Instance Dependent Regret Analysis of Kernelized Bandits
Proceedings of the 39th International Conference on Machine Learning, PMLR 162:19747-19772, 2022.
We study the problem of designing an adaptive strategy for querying a noisy zeroth-order-oracle to efficiently learn about the optimizer of an unknown function $f$. To make the problem tractable, we assume that $f$ lies in the reproducing kernel Hilbert space (RKHS) associated with a known kernel $K$, with its norm bounded by $M<\infty$. Prior results, working in a minimax framework, have characterized the worst-case (over all functions in the problem class) limits on regret achievable by any algorithm, and have constructed algorithms with matching (modulo polylogarithmic factors) worst-case performance for the Matern family of kernels.
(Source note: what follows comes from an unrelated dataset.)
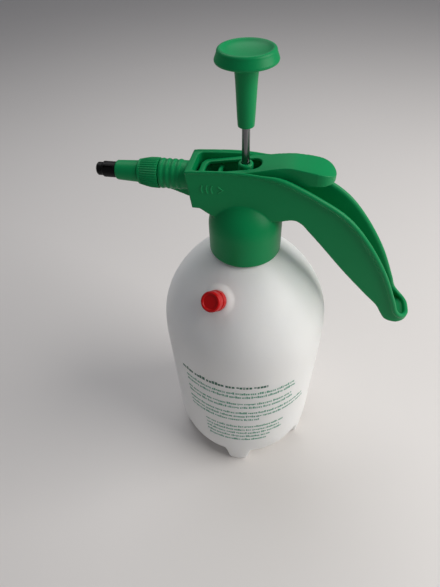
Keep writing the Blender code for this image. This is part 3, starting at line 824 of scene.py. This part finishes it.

These results suffer from two drawbacks. First, the minimax lower bound gives limited information about the limits of regret achievable by commonly used algorithms on a specific problem instance $f$. Second, the existing upper bound analysis fails to adapt to easier problem instances within the function class. Our work takes steps to address both these issues. First, we derive instance-dependent regret lower bounds for algorithms with uniformly (over the function class) vanishing normalized cumulative regret. Our result, valid for several practically relevant kernelized bandits algorithms, such as, GP-UCB, GP-TS and SupKernelUCB, identifies a fundamental complexity measure associated with every problem instance. We then address the second issue, by proposing a new minimax near-optimal algorithm that also adapts to easier problem instances.